Despite the boycotts it faces at home and abroad, the Psagot Winery has reached record sales in the US – including a bottle of Double Magnum Red Special Reserve 2009, which went for an Israeli- record-setting $8,000 at a Jewish charity function in Miami – and has started marketing to Christian supporters of Israel there as well.
The winery is now producing 200,000 bottles a year, compared to 3,000 in 2003, the year Berg founded it with his wife, Naama. It exports 70% of its wines, mainly to the United States.
Several years ago, the 38-year-old father of three partnered with entrepreneur Simon Falic, a prominent supporter of the settlement movement in the West Bank.
To Berg’s delight, Falic conditioned their deal on keeping the winery in Psagot.
“I believe that the best way of fighting BDS is to say, ‘Because of you, we are selling more,’” Berg says, adding that in the US, Israel has many more allies than enemies – specifically the burgeoning support of the predominantly pro-Israel evangelical Christian community.
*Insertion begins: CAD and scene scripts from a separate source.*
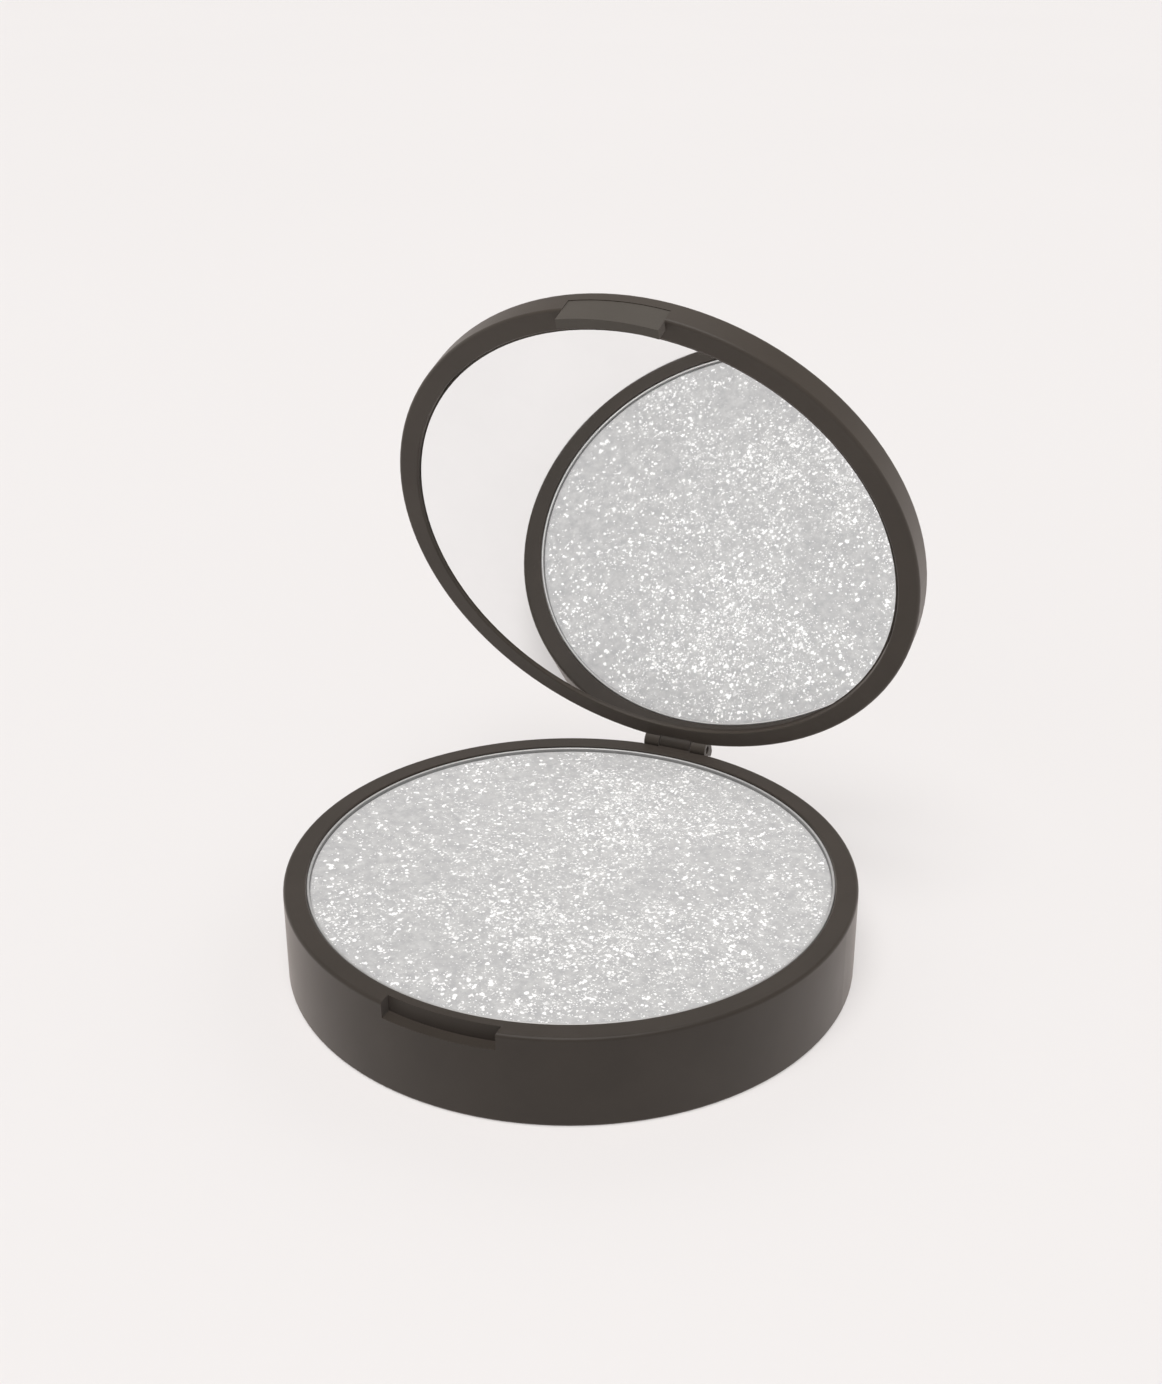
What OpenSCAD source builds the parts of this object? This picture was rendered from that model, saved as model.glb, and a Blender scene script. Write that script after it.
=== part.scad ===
// Powder compact with a hinged mirror lid.
// Origin: centre of the base's underside. +Z is up, the hinge is at +Y and the thumb notch at -Y.
// Every lid piece is drawn closed, lying on the base, and then swung open about the hinge pin.

/* [Case] */
// Outside diameter of the base and the lid
case_d = 70; // [60:0.5:80]
// Height of the base
base_h = 11.4; // [10.5:0.1:14]
// Thickness of the lid
lid_t = 3.8; // [3.4:0.1:4.5]
// Width of the flat rim round the pan and round the mirror
rim_w = 2.7; // [2.4:0.1:3.2]
// Gap between the two rims when the lid is shut
rim_gap = 0.1; // [0.05:0.05:0.3]
// Rounding of the moulded outer edges
edge_r = 0.4; // [0.2:0.05:0.6]
// Rounding of the rims' inner edges
lip_r = 0.2; // [0.1:0.05:0.3]

/* [Pan and powder] */
// Height of the aluminium pan
pan_h = 4.15; // [3.5:0.05:4.5]
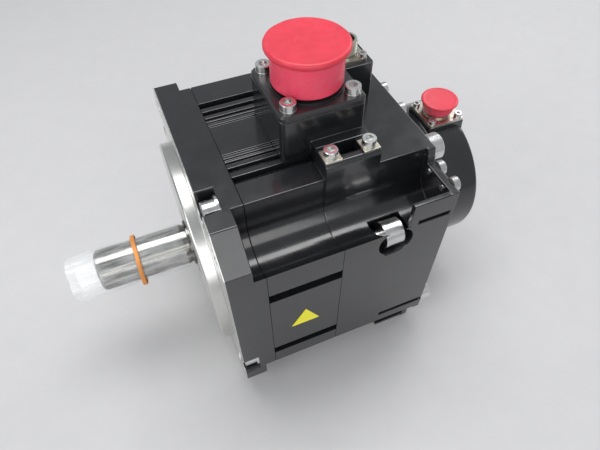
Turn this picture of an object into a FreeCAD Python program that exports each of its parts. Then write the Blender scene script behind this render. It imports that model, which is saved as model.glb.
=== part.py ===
import FreeCAD, Part
import math
import os
import re
import Sketcher

# Servo motor with a holding brake, an encoder and capped connectors.
# Frame: +X out along the shaft, +Z up (connectors on top), origin where the shaft
# axis meets the front face of the mounting flange. Millimetres throughout.

os.makedirs("parts", exist_ok=True)
doc = FreeCAD.newDocument("servo_motor")
Vector = FreeCAD.Vector
Rotation = FreeCAD.Rotation
Placement = FreeCAD.Placement

# name, size in mm (or a count, or degrees), meaning
SIZES = [
    ("flange_half", 65, "half the side of the square flange"),
    ("flange_depth", 12, "flange thickness"),
    ("flange_cut", 14.2, "leg of the flange's corner cut"),
    ("spigot_radius", 55, "centring spigot"),
    ("spigot_depth", 6, "spigot height in front of the flange"),
    ("edge_break", 0.8, "chamfer on machined edges"),
    ("mount_offset", 51.27, "mounting hole centre from the axis, in Y and in Z"),
    ("mount_hole", 4.5, "mounting hole radius"),
    ("bracket_rear", -17.6, "rear face of the front bracket"),
    ("stator_rear", -53.6, "rear face of the stator frame"),
    ("housing_rear", -108.4, "rear face of the rear housing"),
    ("rear_plate_front", -104.4, "front face of the rear housing's end plate"),
    ("notch_wall", 41.4, "upright wall of the corner notch"),
    ("notch_floor", 51.5, "height where the notch's hollow starts"),
    ("notch_centre", 54.4, "centre of the notch's hollow"),
    ("notch_radius", 13, "radius of the notch's hollow"),
    ("outside", 75, "clear of the outside of the body"),
    ("plate_low", 57.6, "height of the end plate behind a notch"),
    ("lip_inner", 62.4, "inner face of the lips beside the notches"),
    ("tie_top", 33.8, "front tie bolt, offset along the top and bottom"),
    ("tie_side", 36, "front tie bolt, offset along the sides"),
    ("tie_height", 58.5, "front tie bolt, distance from the axis"),
    ("tie_pocket", 7, "radius of the tie bolt pocket"),
    ("mouth_half", 6.9, "half the width of the pocket's mouth in the flange's edge"),
    ("tie_pocket_depth", 8.5, "depth of the tie bolt pocket"),
    ("tie_shank", 2.5, "shank radius of the tie bolts and side bolts"),
    ("tie_hole", 2.55, "hole radius for those shanks"),
    ("tie_end", -44, "end of the front tie bolts"),
    ("side_seat", -75.4, "seat of the side bolts"),
    ("seal_outer", 20, "oil seal seat radius"),
    ("seal_rear", -2, "rear of the oil seal seat"),
    ("seal_front", 5, "front of the oil seal"),
    ("shoulder_bore", 17, "bore between the seal and the bearing"),
    ("front_bearing_front", -4, "front face of the front bearing"),
    ("front_bearing_rear", -19, "rear face of the front bearing"),
    ("front_bearing_outer", 26, "front bearing outer radius"),
    ("front_hub_radius", 31, "front bearing hub"),
    ("front_hub_rear", -20, "rear face of the front bearing hub"),
    ("cavity_inner", 33.5, "inner wall of the hollow for the end turns"),
    ("cavity_outer", 52, "outer wall of the hollow for the end turns"),
    ("front_cavity_end", -9, "bottom of the front hollow"),
    ("register_rear", -20.6, "rear of the register that centres the stator"),
    ("register_radius", 55.9, "register radius"),
    ("frame_bore", 56, "bore of the stator frame"),
    ("core_front", -24, "front of the laminated core"),
    ("core_rear", -50, "rear of the laminated core"),
    ("tooth_radius", 33, "radius of the tooth tips"),
    ("tooth_count", 12, "number of teeth and of coils"),
    ("tooth_half", 4.35, "half the tooth width"),
    ("rear_bearing_front", -57, "front face of the rear bearing"),
    ("rear_bearing_rear", -71, "rear face of the rear bearing"),
    ("rear_bearing_outer", 23.5, "rear bearing outer radius"),
    ("rear_hub_front", -56, "front face of the rear bearing hub"),
    ("rear_cavity_end", -62, "bottom of the hollow for the rear end turns"),
    ("wall_rear", -74, "rear face of the bearing wall"),
    ("wall_bore", 15, "bore through the bearing wall"),
    ("brake_bore", 49, "bore of the brake chamber"),
    ("block_front", -54, "front end of the shoulder block"),
    ("block_rear", -80, "rear end of the shoulder block"),
    ("block_top", 73, "top of the shoulder block"),
    ("block_face", 42.4, "outer face of the shoulder block"),
    ("block_back", 30.4, "inner face of the shoulder block"),
    ("box_front", -41, "front face of the power connector box"),
    ("box_rear", -80.6, "rear face of the power connector box"),
    ("box_near", 25.2, "near face of the power connector box"),
    ("box_far", -14.6, "far face of the power connector box"),
    ("box_top", 86, "top of the power connector box"),
    ("power_x", -61, "power connector axis"),
    ("power_y", 5.2, "power connector axis"),
    ("power_flange_top", 88.5, "top of the power receptacle's flange"),
    ("power_shell", 14.8, "power receptacle's outer radius over the thread"),
    ("power_shell_top", 103, "top of the power receptacle"),
    ("power_pitch", 14.7, "half the pitch of the power receptacle's screws"),
    ("brake_x", -89.2, "brake connector axis"),
    ("brake_y", -15.8, "brake connector axis"),
    ("brake_block_top", 82, "top of the brake connector block"),
    ("encoder_x", -140.9, "encoder connector axis"),
    ("encoder_pad_top", 42.5, "top of the encoder connector's pad"),
    ("small_plate", 1.5, "thickness of the small receptacles' plates"),
    ("drum_radius", 40, "encoder cover radius"),
    ("drum_rear", -152, "rear face of the encoder cover"),
    ("drum_wall", 3, "wall of the encoder cover"),
    ("shaft_end", 55, "front end of the shaft"),
    ("shaft_radius", 11, "output shaft radius"),
    ("shaft_seat", 12.5, "seal land and front bearing seat"),
    ("rotor_seat", 15, "rotor seat"),
    ("rear_seat", 10, "rear bearing seat"),
    ("hub_seat", 9, "brake hub seat"),
    ("encoder_seat", 6, "encoder hub seat"),
    ("shaft_rear", -118, "rear end of the shaft"),
    ("coil_housing_front", -87, "front face of the brake coil housing"),
    ("coil_housing_rear", -101, "rear face of the brake coil housing"),
    ("sleeve_outer", 13, "outer radius of the clear sleeve"),
    ("sleeve_inner", 12.7, "inner radius of the clear sleeve"),
    ("sleeve_drop", 1.1, "how far the sleeve hangs below the shaft axis"),
    ("sleeve_front", 70, "front end of the sleeve"),
    ("sleeve_rear", 9.5, "rear end of the sleeve"),
]

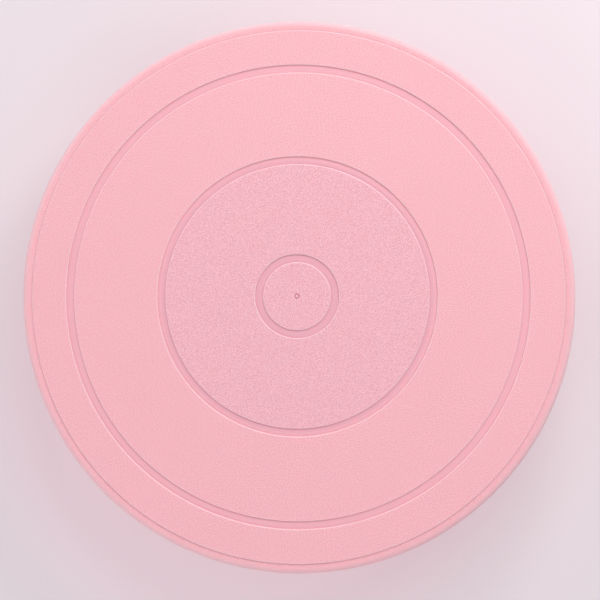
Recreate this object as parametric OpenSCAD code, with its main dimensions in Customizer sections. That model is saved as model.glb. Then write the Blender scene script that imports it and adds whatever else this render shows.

“For Psagot, BDS has been good for business,” he says. “Our enemies cannot beat us in the field,” he adds, so “now they are trying to do it in the economy.”
Berg doesn’t want charity (although he does have evangelical Christian volunteers from the Hayovel organization who help with the harvest, including most recently during last year’s war with Hamas in Gaza); he wants consumers who support Israel to buy Israeli products.
“Although we sell wine, people are looking for the story to connect to,” he says. “In our case, this is what we believe in.”